[BEGIN Recorded data]
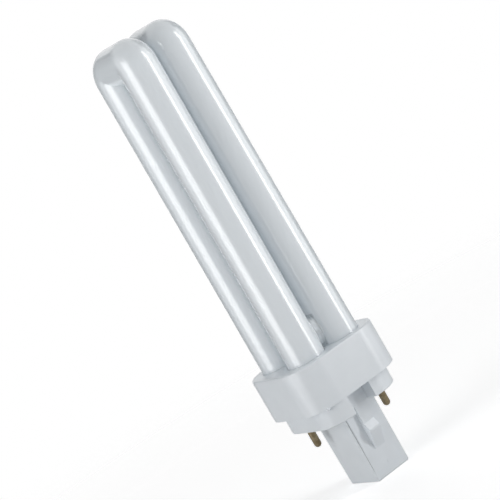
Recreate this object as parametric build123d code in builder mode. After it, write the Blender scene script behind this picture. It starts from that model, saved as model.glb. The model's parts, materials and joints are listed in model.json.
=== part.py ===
"""Compact fluorescent lamp: double twin tube on a two-pin plug-in cap. Millimetres, +Z along the tubes.

The origin is on the lamp's axis, at the underside of the cap's skirt, where the two pins come out.
The latch face seen in front is -Y, and the plug's plain wide face is -X.
"""
import os
from math import radians, tan

from build123d import *

os.makedirs("parts", exist_ok=True)

# Glass discharge tube
tube_dia = 12.0
tube_wall = 1.1
leg_spacing_x = 13.6
leg_spacing_y = 16.2
tube_lean = 0.32
bend_line_radius = 3.0
tube_top = 126.7
bridge_depth = 5.2
bridge_height = 9.4
bridge_wall = 1.0
bridge_above_collar = 0.9
seal_thick = 3.6
seal_width = 9.6
seal_length = 4.2
seal_neck = 3.0
closed_leg_end_above_floor = 10.5

# Collar, the upper moulding
collar_overhang = 2.35
collar_corner = 9.5
collar_height = 14.0
collar_wall = 1.6
collar_top_wall = 2.0
collar_rim_fillet = 0.6
leg_hole_clearance = 0.2

# Base housing, the lower moulding
skirt_corner = 8.5
skirt_height = 5.8
skirt_wall = 1.5
skirt_edge_fillet = 0.35
floor_thick = 1.6
flange_height = 1.6
flange_clearance = 0.12
notch_left = 6.3
notch_right = 3.55

# Plug with its latch ribs
plug_x = 13.2
plug_y = 16.4
plug_length = 22.8
plug_wall = 1.2
plug_draft = 0.7
plug_edge_fillet = 0.6
latch_width = 3.9
latch_rise = 1.35
latch_crest = 2.6
latch_step_z = -5.6
latch_crest_z = -8.4
latch_crest_flat = 0.6
latch_end_z = -14.6
seam_width = 0.22
seam_depth = 0.25
seam_from_edge = 0.6
seam_end_gap = 3.4
gate_mark_dia = 1.0
gate_mark_proud = 0.12
gate_mark_z = -19.3

# Contact pins
pin_dia = 2.3
pin_length = 6.6
pin_spacing = 24.0
pin_angle = -23.0
pin_collar_dia = 3.6
pin_collar_height = 0.8
pin_tail = 1.4
pin_tail_dia = 1.9
pin_neck_dia = 1.7
pin_flange_dia = 3.2
pin_flange_height = 0.2
pin_fit = 0.03
pin_to_skirt_wall = 0.388

# Cement in the collar
cement_side_gap = 0.9
cement_depth = 3.4
cement_clearance = 0.04

# Wires, sleeves and splices
wire_dia = 0.5
sleeve_dia = 1.1
sleeve_fit = 0.04
sleeve_end_gap = 0.7
wire_end_run = 1.2
seal_wire_spread = 2.5
splice_dia = 1.9
splice_length = 3.6
splice_x = 3.2
splice_y = -0.6
splice_bottom_z = 2.2

# Starter and capacitor in the plug
starter_dia = 7.4
starter_length = 16.5
starter_y = 2.5
starter_bottom_gap = 0.3
starter_lead_spread = 1.3
starter_lead_rise = 2.0
capacitor_x = 7.6
capacitor_y = 3.2
capacitor_length = 8.6
capacitor_wall_gap = 0.35
capacitor_bottom_gap = 0.3
capacitor_fillet = 0.9
capacitor_lead_spread = 2.4
capacitor_lead_rise = 3.0

# Worked out from the sizes above
leg_x = leg_spacing_x / 2
leg_y = leg_spacing_y / 2
tube_r = tube_dia / 2
pin_points = [Vector(pin_spacing / 2, 0).rotate(Axis.Z, pin_angle + turn) for turn in (180, 0)]
skirt_width = 2 * (pin_points[1].X + pin_collar_dia / 2 + pin_to_skirt_wall + skirt_wall)
collar_width = skirt_width + 2 * collar_overhang
collar_top_z = skirt_height + collar_height
collar_under_z = collar_top_z - collar_top_wall
bend_z = tube_top - tube_r - bend_line_radius
seal_neck_z = collar_under_z - cement_depth - 0.6
seal_top_z = seal_neck_z - seal_neck
seal_bottom_z = seal_top_z - seal_length
closed_leg_z = floor_thick + closed_leg_end_above_floor
seal_x = leg_x + (collar_top_z - seal_bottom_z) * tan(radians(tube_lean))
flange_top_z = skirt_height + flange_height
flange_width = collar_width - 2 * (collar_wall + flange_clearance)
flange_corner = collar_corner - collar_wall - flange_clearance
notch_floor_y = -(plug_y / 2 + latch_rise)
key_pad_y = -collar_width / 2
plug_cavity_bottom_z = -plug_length + plug_wall
cement_width = collar_width - 2 * (collar_wall + cement_side_gap)
cement_corner = collar_corner - collar_wall - cement_side_gap


def fillet_below(limit, wanted):
    """A fillet radius that its wall can carry."""
    return min(wanted, limit)


def u_tube(radius, wall):
    """One U tube with a squared bend: a domed leg on -Y, an electrode leg on +Y, without its lower seal."""
    with BuildPart(mode=Mode.PRIVATE) as tube:
        for side, leg_end_z in ((-1, closed_leg_z + tube_r), (1, seal_neck_z)):
            with BuildSketch(Plane.XY.offset(bend_z)):
                with Locations((0, side * leg_y)):
                    Circle(radius)
            extrude(amount=leg_end_z + wall - bend_z)
            # Outer half of the bend, turned about a line along X
            hinge = Vector(0, side * (leg_y - bend_line_radius), bend_z)
            with BuildSketch(Plane.XY.offset(bend_z)):
                with Locations((0, side * leg_y)):
                    Circle(radius)
                with Locations((0, side * (leg_y - bend_line_radius - radius))):
                    Rectangle(2 * radius, 2 * radius, mode=Mode.SUBTRACT)
            revolve(axis=Axis(hinge, (side, 0, 0)), revolution_arc=90)
        with BuildSketch(Plane.XZ.offset(-(leg_y - bend_line_radius))):
            with Locations((0, bend_z + bend_line_radius)):
                Circle(radius)
        extrude(amount=2 * (leg_y - bend_line_radius))
        with Locations((0, -leg_y, closed_leg_z + tube_r + wall)):
            Sphere(radius)
    return tube.part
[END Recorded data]
» **To do**:
Write the complete data out, exactly as above.

» **Correct response**:
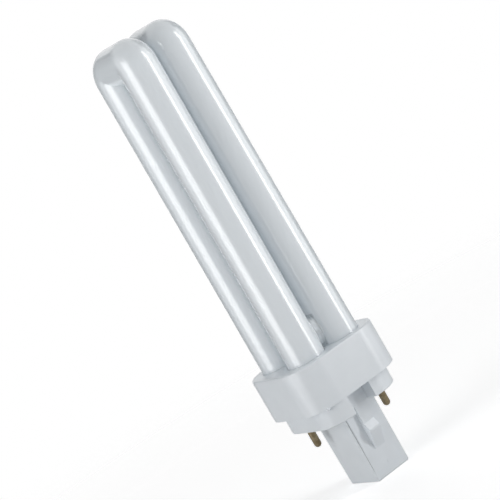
Recreate this object as parametric build123d code in builder mode. After it, write the Blender scene script behind this picture. It starts from that model, saved as model.glb. The model's parts, materials and joints are listed in model.json.
=== part.py ===
"""Compact fluorescent lamp: double twin tube on a two-pin plug-in cap. Millimetres, +Z along the tubes.

The origin is on the lamp's axis, at the underside of the cap's skirt, where the two pins come out.
The latch face seen in front is -Y, and the plug's plain wide face is -X.
"""
import os
from math import radians, tan

from build123d import *

os.makedirs("parts", exist_ok=True)

# Glass discharge tube
tube_dia = 12.0
tube_wall = 1.1
leg_spacing_x = 13.6
leg_spacing_y = 16.2
tube_lean = 0.32
bend_line_radius = 3.0
tube_top = 126.7
bridge_depth = 5.2
bridge_height = 9.4
bridge_wall = 1.0
bridge_above_collar = 0.9
seal_thick = 3.6
seal_width = 9.6
seal_length = 4.2
seal_neck = 3.0
closed_leg_end_above_floor = 10.5

# Collar, the upper moulding
collar_overhang = 2.35
collar_corner = 9.5
collar_height = 14.0
collar_wall = 1.6
collar_top_wall = 2.0
collar_rim_fillet = 0.6
leg_hole_clearance = 0.2

# Base housing, the lower moulding
skirt_corner = 8.5
skirt_height = 5.8
skirt_wall = 1.5
skirt_edge_fillet = 0.35
floor_thick = 1.6
flange_height = 1.6
flange_clearance = 0.12
notch_left = 6.3
notch_right = 3.55

# Plug with its latch ribs
plug_x = 13.2
plug_y = 16.4
plug_length = 22.8
plug_wall = 1.2
plug_draft = 0.7
plug_edge_fillet = 0.6
latch_width = 3.9
latch_rise = 1.35
latch_crest = 2.6
latch_step_z = -5.6
latch_crest_z = -8.4
latch_crest_flat = 0.6
latch_end_z = -14.6
seam_width = 0.22
seam_depth = 0.25
seam_from_edge = 0.6
seam_end_gap = 3.4
gate_mark_dia = 1.0
gate_mark_proud = 0.12
gate_mark_z = -19.3

# Contact pins
pin_dia = 2.3
pin_length = 6.6
pin_spacing = 24.0
pin_angle = -23.0
pin_collar_dia = 3.6
pin_collar_height = 0.8
pin_tail = 1.4
pin_tail_dia = 1.9
pin_neck_dia = 1.7
pin_flange_dia = 3.2
pin_flange_height = 0.2
pin_fit = 0.03
pin_to_skirt_wall = 0.388

# Cement in the collar
cement_side_gap = 0.9
cement_depth = 3.4
cement_clearance = 0.04

# Wires, sleeves and splices
wire_dia = 0.5
sleeve_dia = 1.1
sleeve_fit = 0.04
sleeve_end_gap = 0.7
wire_end_run = 1.2
seal_wire_spread = 2.5
splice_dia = 1.9
splice_length = 3.6
splice_x = 3.2
splice_y = -0.6
splice_bottom_z = 2.2

# Starter and capacitor in the plug
starter_dia = 7.4
starter_length = 16.5
starter_y = 2.5
starter_bottom_gap = 0.3
starter_lead_spread = 1.3
starter_lead_rise = 2.0
capacitor_x = 7.6
capacitor_y = 3.2
capacitor_length = 8.6
capacitor_wall_gap = 0.35
capacitor_bottom_gap = 0.3
capacitor_fillet = 0.9
capacitor_lead_spread = 2.4
capacitor_lead_rise = 3.0

# Worked out from the sizes above
leg_x = leg_spacing_x / 2
leg_y = leg_spacing_y / 2
tube_r = tube_dia / 2
pin_points = [Vector(pin_spacing / 2, 0).rotate(Axis.Z, pin_angle + turn) for turn in (180, 0)]
skirt_width = 2 * (pin_points[1].X + pin_collar_dia / 2 + pin_to_skirt_wall + skirt_wall)
collar_width = skirt_width + 2 * collar_overhang
collar_top_z = skirt_height + collar_height
collar_under_z = collar_top_z - collar_top_wall
bend_z = tube_top - tube_r - bend_line_radius
seal_neck_z = collar_under_z - cement_depth - 0.6
seal_top_z = seal_neck_z - seal_neck
seal_bottom_z = seal_top_z - seal_length
closed_leg_z = floor_thick + closed_leg_end_above_floor
seal_x = leg_x + (collar_top_z - seal_bottom_z) * tan(radians(tube_lean))
flange_top_z = skirt_height + flange_height
flange_width = collar_width - 2 * (collar_wall + flange_clearance)
flange_corner = collar_corner - collar_wall - flange_clearance
notch_floor_y = -(plug_y / 2 + latch_rise)
key_pad_y = -collar_width / 2
plug_cavity_bottom_z = -plug_length + plug_wall
cement_width = collar_width - 2 * (collar_wall + cement_side_gap)
cement_corner = collar_corner - collar_wall - cement_side_gap


def fillet_below(limit, wanted):
    """A fillet radius that its wall can carry."""
    return min(wanted, limit)


def u_tube(radius, wall):
    """One U tube with a squared bend: a domed leg on -Y, an electrode leg on +Y, without its lower seal."""
    with BuildPart(mode=Mode.PRIVATE) as tube:
        for side, leg_end_z in ((-1, closed_leg_z + tube_r), (1, seal_neck_z)):
            with BuildSketch(Plane.XY.offset(bend_z)):
                with Locations((0, side * leg_y)):
                    Circle(radius)
            extrude(amount=leg_end_z + wall - bend_z)
            # Outer half of the bend, turned about a line along X
            hinge = Vector(0, side * (leg_y - bend_line_radius), bend_z)
            with BuildSketch(Plane.XY.offset(bend_z)):
                with Locations((0, side * leg_y)):
                    Circle(radius)
                with Locations((0, side * (leg_y - bend_line_radius - radius))):
                    Rectangle(2 * radius, 2 * radius, mode=Mode.SUBTRACT)
            revolve(axis=Axis(hinge, (side, 0, 0)), revolution_arc=90)
        with BuildSketch(Plane.XZ.offset(-(leg_y - bend_line_radius))):
            with Locations((0, bend_z + bend_line_radius)):
                Circle(radius)
        extrude(amount=2 * (leg_y - bend_line_radius))
        with Locations((0, -leg_y, closed_leg_z + tube_r + wall)):
            Sphere(radius)
    return tube.part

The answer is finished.